* The exercise *
Go through the lines below. Copy those with "from".

* Given records *
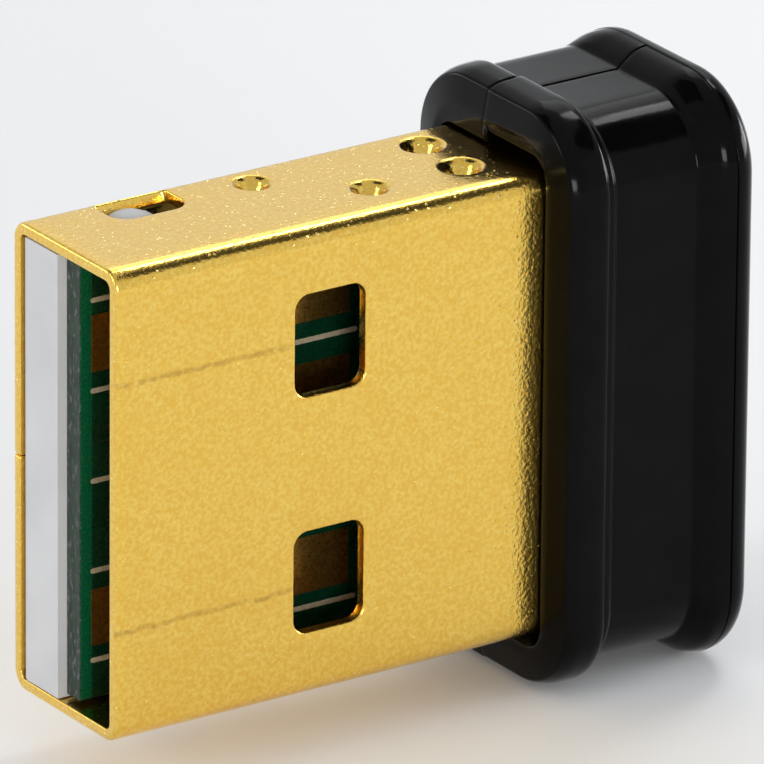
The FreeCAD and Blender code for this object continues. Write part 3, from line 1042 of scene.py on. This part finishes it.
def hang(ob, azimuth, elevation, distance):
    """Puts a light or a card where it faces the object, unseen by the camera."""
    ob.location = centre + direction(azimuth, elevation) * distance
    ob.rotation_mode = "QUATERNION"
    ob.rotation_quaternion = (centre - ob.location).to_track_quat("-Z", "Y")
    ob.visible_camera = False


def stage_piece(name, bm, grey, roughness):
    mesh = bpy.data.meshes.new(name)
    bm.to_mesh(mesh)
    bm.free()
    mesh.materials.append(shader(name, (grey,) * 3, roughness))
    ob = bpy.data.objects.new(name, mesh)
    scene.collection.objects.link(ob)
    return ob


def add_floor():
    bm = bmesh.new()
    bmesh.ops.create_circle(bm, cap_ends=True, segments=64, radius=FLOOR_RADIUS)
    stage_piece("studio_floor", bm, FLOOR_GREY, 0.75).location = (0, 0, cad_lo.z)


def add_softbox(name, azimuth, elevation, distance, width, height, radiance):
    light = bpy.data.lights.new(name, "AREA")
    light.shape = "RECTANGLE"
    light.size, light.size_y = width, height
    light.energy = radiance * math.pi * width * height
    ob = bpy.data.objects.new(name, light)
    scene.collection.objects.link(ob)
    hang(ob, azimuth, elevation, distance)


def add_flag(name, azimuth, elevation, distance, width, height):
    bm = bmesh.new()
    bmesh.ops.create_grid(bm, x_segments=1, y_segments=1, size=0.5)
    bmesh.ops.scale(bm, vec=(width, height, 1), verts=bm.verts)
    hang(stage_piece(name, bm, FLAG_GREY, 0.9), azimuth, elevation, distance)


add_floor()
for softbox in SOFTBOXES:
    add_softbox(*softbox)
for flag in FLAGS:
    add_flag(*flag)

world = bpy.data.worlds.new("studio")
scene.world = world
world.use_nodes = True
background = world.node_tree.nodes["Background"]
background.inputs["Color"].default_value = WORLD_COLOR
background.inputs["Strength"].default_value = WORLD_STRENGTH

# ---------------------------------------------------------------- camera

CAMERA_AZIMUTH = -34.0808
CAMERA_ELEVATION = 21.7380
CAMERA_ROLL = 0.4926
CAMERA_LENS = 643.1155
CAMERA_LOCATION = (-161.44175, -251.99384, 121.91678)

camera_data = bpy.data.cameras.new("photo_camera")
camera_data.sensor_width = 36.0
camera_data.lens = CAMERA_LENS
camera_data.clip_start = 0.01
camera_data.clip_end = 20.0
camera = bpy.data.objects.new("photo_camera", camera_data)
scene.collection.objects.link(camera)
back = direction(CAMERA_AZIMUTH, CAMERA_ELEVATION)
level = direction(CAMERA_AZIMUTH + 90, 0)
upright = back.cross(level)
roll = math.radians(CAMERA_ROLL)
right = level * math.cos(roll) + upright * math.sin(roll)
up = upright * math.cos(roll) - level * math.sin(roll)
pose = Matrix((right, up, back)).transposed().to_4x4()
pose.translation = Vector(CAMERA_LOCATION) * MM
camera.matrix_world = pose
scene.camera = camera
scene.view_settings.view_transform = "Standard"
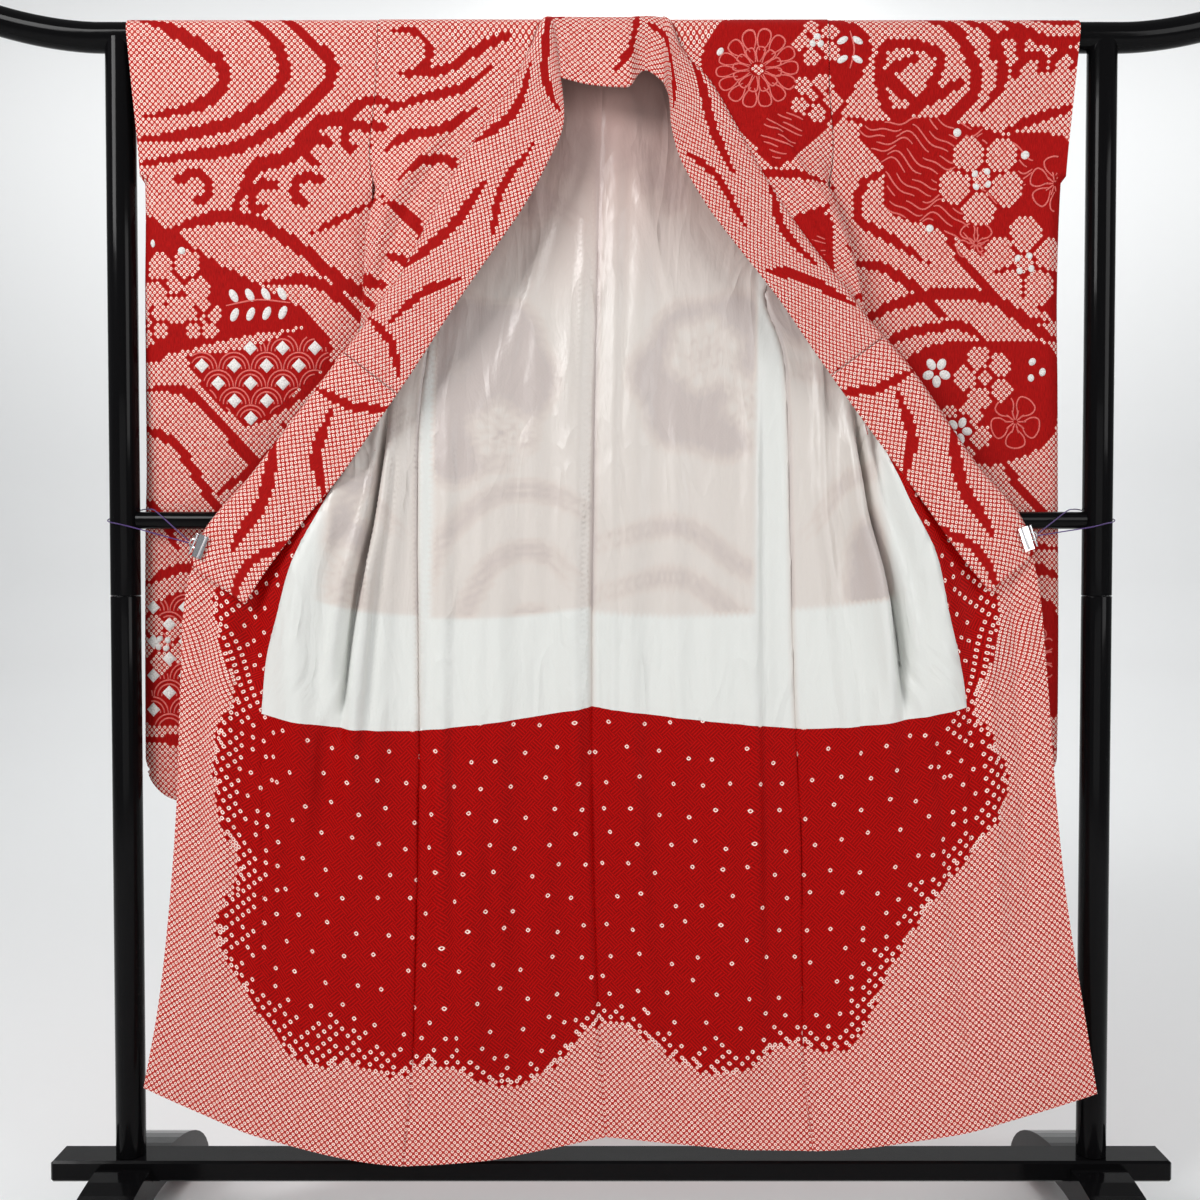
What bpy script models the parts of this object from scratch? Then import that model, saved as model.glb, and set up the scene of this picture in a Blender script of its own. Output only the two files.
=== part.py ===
"""A furisode hung open on a kimono stand, as closed solids.

Metres, +Z up, origin on the floor under the middle of the stand, the viewer at -Y.
Every cloth piece is a wall lofted through rows of sections. A row is named by the length of cloth
between it and the shoulder fold on top of the bar, so the tables give, for each row, where the
cloth's seams and edges lie, and how far it is lifted above a straight hang.
"""
import math

import bmesh
import bpy
import numpy as np
from mathutils import Vector

# Stand
BAR_RADIUS = 0.020
BAR_Z = 1.668
BAR_HALF = 0.93
BAR_END_RISE = 0.055
UPRIGHT_RADIUS = 0.020
UPRIGHT_X = 0.6755
UPRIGHT_JOINT_Z = 0.900
MID_BAR_RADIUS = 0.012
MID_BAR_Z = 1.005
BASE_SIZE = (1.558, 0.049, 0.029)
BASE_TOP = 0.115
FOOT_WIDTH = 0.076
FOOT_HALF = 0.22
FOOT_HEIGHT = 0.106
ARCH_HALF = 0.165
ARCH_HEIGHT = 0.060

# Cloth. Pieces lie GAP apart side by side, and SEAM_ROOM apart where they meet at an angle. The
# cloth's rounding over the bar is straight between its rows, so CHORD_ROOM keeps it off the bar.
CLOTH = 0.0012
LINING = 0.0010
SLEEVE_CLOTH = 0.0020
COLLAR_CLOTH = 0.0024
GAP = 0.0003
SEAM_ROOM = 0.0009
CHORD_ROOM = 0.0011
BODY_LENGTH = 1.56
ARMHOLE = 0.23
SIDE_SEAM_TOP = 0.38
OVERLAP_TOP = 0.38
SLEEVE_LENGTH = 1.095
SLEEVE_CORNER = 0.06
COLLAR_END = 0.84
OVER_COLLAR_END = 0.50
DRAPE_RADIUS = BAR_RADIUS + CHORD_ROOM + LINING + GAP + CLOTH / 2
SLEEVE_RADIUS = BAR_RADIUS + CHORD_ROOM + SLEEVE_CLOTH / 2
QUARTER_TURN = DRAPE_RADIUS * math.pi / 2

# Rows of the body, by cloth length from the shoulder fold. The lining's seam row is moved a little
# across the cloth, between its lengths at the centre, at the side seam and at the overlap seam.
BAR_ROWS = tuple(QUARTER_TURN * i / 4 for i in range(5))
ROWS = BAR_ROWS + (0.065, 0.10, 0.165, ARMHOLE, 0.265, 0.30, 0.34, SIDE_SEAM_TOP, 0.42, 0.465, 0.505,
                   0.55, 0.625, 0.70, 0.79, 0.88, 0.98, 1.11, 1.26, 1.41, BODY_LENGTH)
SEAM_ROW = ROWS.index(0.98)
SEAM_CENTRE, SEAM_SIDE, SEAM_OVERLAP = 0.965, 0.985, 1.005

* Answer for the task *
The FreeCAD and Blender code for this object continues. Write part 3, from line 1042 of scene.py on. This part finishes it.
What bpy script models the parts of this object from scratch? Then import that model, saved as model.glb, and set up the scene of this picture in a Blender script of its own. Output only the two files.
from mathutils import Vector
# Rows of the body, by cloth length from the shoulder fold. The lining's seam row is moved a little